At the Prada show in February. Photo: Claudio Lavenia/Getty Images for Prada

She’ll be making her first foray into film next year: She revealed to Elle in October that she’s currently in Australia filming I’ll Never Forget What You Did Last Summer, the next installment of the classic ’90s horror franchise. And, in further proof that everything Gabbriette touches turns to gold, after modeling a leather kitchen apron she designed in collaboration with R&M Leathers for a Heaven by Marc Jacobs campaign, the brand went on to make lighters featuring those same images that were apparently so sought after their London flagship store put a sign on the door that read, “Yes! We still have Gabbriette lighters!” Her recent collaboration with M.A.C Cosmetics on a nude lipstick, gloss, and pencil combo was another instant sellout.

It seems that no matter what Gabbriette does, she can’t help but influence the masses, whether it’s her very ’90s makeup, motorcycle-chick uniform complete with pet rat, or insouciant approach to all of this newfound fame.

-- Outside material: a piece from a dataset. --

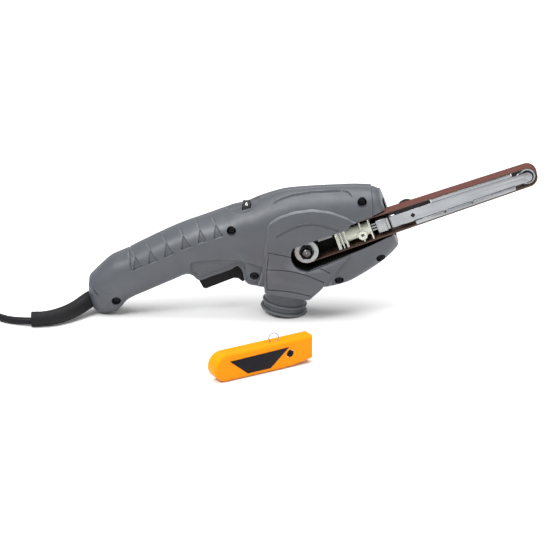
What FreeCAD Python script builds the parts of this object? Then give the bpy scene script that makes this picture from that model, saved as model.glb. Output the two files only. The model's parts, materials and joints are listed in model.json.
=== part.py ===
"""Hand-held belt sander (belt file) for 13 x 457 mm belts, as separate named pieces.

Drawing frame: +X towards the nose of the arm, +Y towards the right side of the tool, +Z up.
Z = 0 is the surface that the tool stands on.  The side with the belt slot faces -Y.
At the end everything moves so that the origin is the bottom centre of the tool's box.
"""
import FreeCAD, Part
import math
import os

V = FreeCAD.Vector
ACROSS = V(0, 1, 0)

# ---- driving dimensions, mm and degrees -------------------------------------------------
BELT_WIDTH = 13.0
BELT_THICK = 0.9
BELT_Y = -15.0                   # middle of the belt
REACH = 199.4                    # drive pulley axis to nose roller axis
PULLEY_R = 10.0
NOSE_R = 7.5
GAP = 0.3                        # air between a moving piece and its neighbour
WALL = 2.5                       # housing wall
PULLEY_X, PULLEY_Z = -3.2, 63.7  # drive pulley axis
ARM_ANGLE = 19.6                 # the arm rises by this much
MOTOR_TILT = 5.0                 # the motor axis rises by this much towards the handle
ARM_STROKE = 5.0                 # how far the arm is pushed back to change a belt
FRONT = 75.0                     # front face of the housing, along the arm
DISC_Y = -27.0                   # near face of the housing body
PORT_X, PORT_BORE_R, PORT_RIM_R, PORT_TILT = -22.8, 15.7, 20.4, 8.4
CORD_R = 3.1

# Housing sections: x, bottom, top, half width, corner radius
HOUSING = [
    (-192, 12, 30, 9, 6), (-187, 4, 38, 14, 9), (-178, 0, 46.5, 17, 12), (-165, 2.5, 54.5, 19, 13),
    (-160, 9, 56.5, 19.5, 14), (-145, 18.5, 64, 20.5, 15), (-125, 28, 74, 21, 15),
    (-105, 35, 82.5, 22, 15), (-96, 31, 85.5, 23, 14), (-82, 36.5, 90.5, 24, 14),
    (-67, 42, 95, 25, 13), (-60, 43, 97.5, 26, 13), (-54, 30, 99.5, 26.5, 12), (-46, 26, 103, 27, 12),
    (-38, 25, 106, 27, 12), (-10, 24, 111.5, 27, 13), (17, 26, 114.5, 27, 14), (35, 32, 115, 27, 14),
    (53, 43, 113.5, 27, 14), (64, 51, 109, 26, 13), (80, 64, 100, 24, 12),
]
TRIGGER_PIVOT = (-59.0, 45.5)
HOUSING_SCREWS = [(-167.5, 15.5), (-67.6, 82.4), (-48, 40.5), (25, 36.4), (60.8, 56.4), (44.2, 107.0)]

ARM = FreeCAD.Placement(V(PULLEY_X, 0, PULLEY_Z), FreeCAD.Rotation(ACROSS, -ARM_ANGLE))
# the motor frame's X runs back from the gear centre along the motor axis
MOTOR = FreeCAD.Placement(V(PULLEY_X, 0, PULLEY_Z), FreeCAD.Rotation(ACROSS, 180 + MOTOR_TILT))


# ---- small builders ---------------------------------------------------------------------
def box(x0, x1, y0, y1, z0, z1):
    return Part.makeBox(x1 - x0, y1 - y0, z1 - z0, V(x0, y0, z0))


def rod(start, end, radius):
    """A round bar from one point to another."""
    a, b = V(*start), V(*end)
    return Part.makeCylinder(radius, (b - a).Length, a, b - a)


def across(x, z, radius, y0, y1):
    """A round bar along Y."""
    return Part.makeCylinder(radius, y1 - y0, V(x, y0, z), ACROSS)


def washer(x, z, outer, inner, y0, y1):
    return across(x, z, outer, y0, y1).cut(across(x, z, inner, y0 - 1, y1 + 1))


def ring_x(x0, x1, outer, inner):
    """A ring about the X axis."""
    return rod((x0, 0, 0), (x1, 0, 0), outer).cut(rod((x0 - 1, 0, 0), (x1 + 1, 0, 0), inner))


def plate(points, y0, y1):
    """A flat plate whose outline is given in X and Z."""
    corners = [V(x, y0, z) for x, z in points]
    return Part.Face(Part.makePolygon(corners + corners[:1])).extrude(V(0, y1 - y0, 0))


def on(placement, shape):
    """The shape, moved from a local frame into the drawing frame."""
    moved = shape.copy()
    moved.Placement = placement.multiply(moved.Placement)
    return moved


def group(solids):
    return Part.Compound([solid for shape in solids for solid in shape.Solids])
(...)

Her unique look has even inspired a whole cottage industry of social-media accounts dedicated to following her every move, like Instagram account @gabbriettecloset which documents the model’s daily looks. She pulls heavily from designer vintage she finds on eBay, Mercari, and Grailed, favoring old Jil Sander, Prada, and Tom Ford’s Gucci — all of which you can now buy straight off her back, as she announced in September that she will be selling her old clothes on her newly launched Depop account, naturally.

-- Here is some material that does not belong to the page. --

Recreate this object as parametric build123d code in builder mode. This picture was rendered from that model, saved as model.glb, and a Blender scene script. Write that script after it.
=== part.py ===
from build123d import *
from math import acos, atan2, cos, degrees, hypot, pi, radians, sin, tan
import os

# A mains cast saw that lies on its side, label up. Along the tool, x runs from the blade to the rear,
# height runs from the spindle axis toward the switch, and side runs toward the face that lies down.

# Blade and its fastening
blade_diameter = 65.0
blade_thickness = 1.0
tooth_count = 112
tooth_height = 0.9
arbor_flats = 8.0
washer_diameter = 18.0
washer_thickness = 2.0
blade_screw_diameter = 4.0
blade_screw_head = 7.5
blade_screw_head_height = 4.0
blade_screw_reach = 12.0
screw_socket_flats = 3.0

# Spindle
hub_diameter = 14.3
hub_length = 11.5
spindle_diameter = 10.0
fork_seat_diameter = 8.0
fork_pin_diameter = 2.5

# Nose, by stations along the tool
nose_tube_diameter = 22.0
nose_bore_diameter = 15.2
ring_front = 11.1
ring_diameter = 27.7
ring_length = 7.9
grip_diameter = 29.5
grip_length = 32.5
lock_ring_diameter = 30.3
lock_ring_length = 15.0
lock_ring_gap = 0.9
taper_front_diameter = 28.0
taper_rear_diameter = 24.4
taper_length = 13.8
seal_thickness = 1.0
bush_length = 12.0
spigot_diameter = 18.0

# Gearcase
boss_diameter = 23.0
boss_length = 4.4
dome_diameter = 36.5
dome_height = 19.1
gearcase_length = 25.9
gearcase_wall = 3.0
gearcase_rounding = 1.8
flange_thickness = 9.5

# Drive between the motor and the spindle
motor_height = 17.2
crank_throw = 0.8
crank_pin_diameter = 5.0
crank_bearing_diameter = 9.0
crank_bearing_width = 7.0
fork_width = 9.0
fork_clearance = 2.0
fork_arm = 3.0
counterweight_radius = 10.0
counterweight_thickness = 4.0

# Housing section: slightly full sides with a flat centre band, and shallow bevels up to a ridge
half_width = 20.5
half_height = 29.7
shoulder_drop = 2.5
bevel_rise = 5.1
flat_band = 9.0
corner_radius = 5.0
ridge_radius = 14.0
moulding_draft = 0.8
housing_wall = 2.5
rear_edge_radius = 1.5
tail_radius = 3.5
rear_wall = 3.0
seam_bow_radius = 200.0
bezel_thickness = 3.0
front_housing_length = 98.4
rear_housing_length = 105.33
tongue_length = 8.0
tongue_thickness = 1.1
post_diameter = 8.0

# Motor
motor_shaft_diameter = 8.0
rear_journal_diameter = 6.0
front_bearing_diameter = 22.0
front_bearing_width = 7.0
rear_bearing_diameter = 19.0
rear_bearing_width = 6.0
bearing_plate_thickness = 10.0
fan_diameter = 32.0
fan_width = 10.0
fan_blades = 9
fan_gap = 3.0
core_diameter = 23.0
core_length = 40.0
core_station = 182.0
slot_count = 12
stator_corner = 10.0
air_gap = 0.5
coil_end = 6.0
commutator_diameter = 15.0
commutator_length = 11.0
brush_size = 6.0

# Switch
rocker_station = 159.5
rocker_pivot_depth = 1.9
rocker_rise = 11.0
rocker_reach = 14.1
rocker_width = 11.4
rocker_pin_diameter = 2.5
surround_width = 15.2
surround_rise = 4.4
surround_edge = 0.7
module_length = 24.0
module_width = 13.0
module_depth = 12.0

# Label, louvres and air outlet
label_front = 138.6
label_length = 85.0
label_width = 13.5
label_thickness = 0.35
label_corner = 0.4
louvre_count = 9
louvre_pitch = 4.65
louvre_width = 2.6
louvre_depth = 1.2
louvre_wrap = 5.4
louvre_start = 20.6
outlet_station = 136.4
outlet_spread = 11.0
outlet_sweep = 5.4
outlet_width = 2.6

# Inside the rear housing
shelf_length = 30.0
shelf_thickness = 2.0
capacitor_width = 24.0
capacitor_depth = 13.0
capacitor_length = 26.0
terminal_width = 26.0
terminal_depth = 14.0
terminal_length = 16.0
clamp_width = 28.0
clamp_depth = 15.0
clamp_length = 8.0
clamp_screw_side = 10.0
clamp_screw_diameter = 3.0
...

At Neon Carnival held during the Coachella Music and Arts Festival on April 13, 2024. Photo: Gilbert Flores/WWD via Getty Images

Beyond the Brat of it all, it also makes sense that culturally we’d gravitate toward Gabbriette’s darker glam-rock aesthetic as it’s the antithesis of the year of trends we just lived through. Her all-black, bad-girl persona flies in the face of 2023’s hot-pink Barbie mania, balletcore, and bow-laden, hyperfemme coquettes. She’s the “Dirrty”-era Christina to 2023’s Disney-ified Britney vibes. And she feels like a return to those turn-of-the-millennium party girls as well with her effortlessly disheveled hair, smoldering gaze, and low-slung, skin-tight clothes, a cigarette permanently affixed to her hand. Gabbriette has said that her look is inspired by everything from ’50s pinup girls to dominatrixes — tough, no nonsense, yet undeniably sexy. And most important, 100 percent authentically herself. No wonder 2024 was so Gabbriette.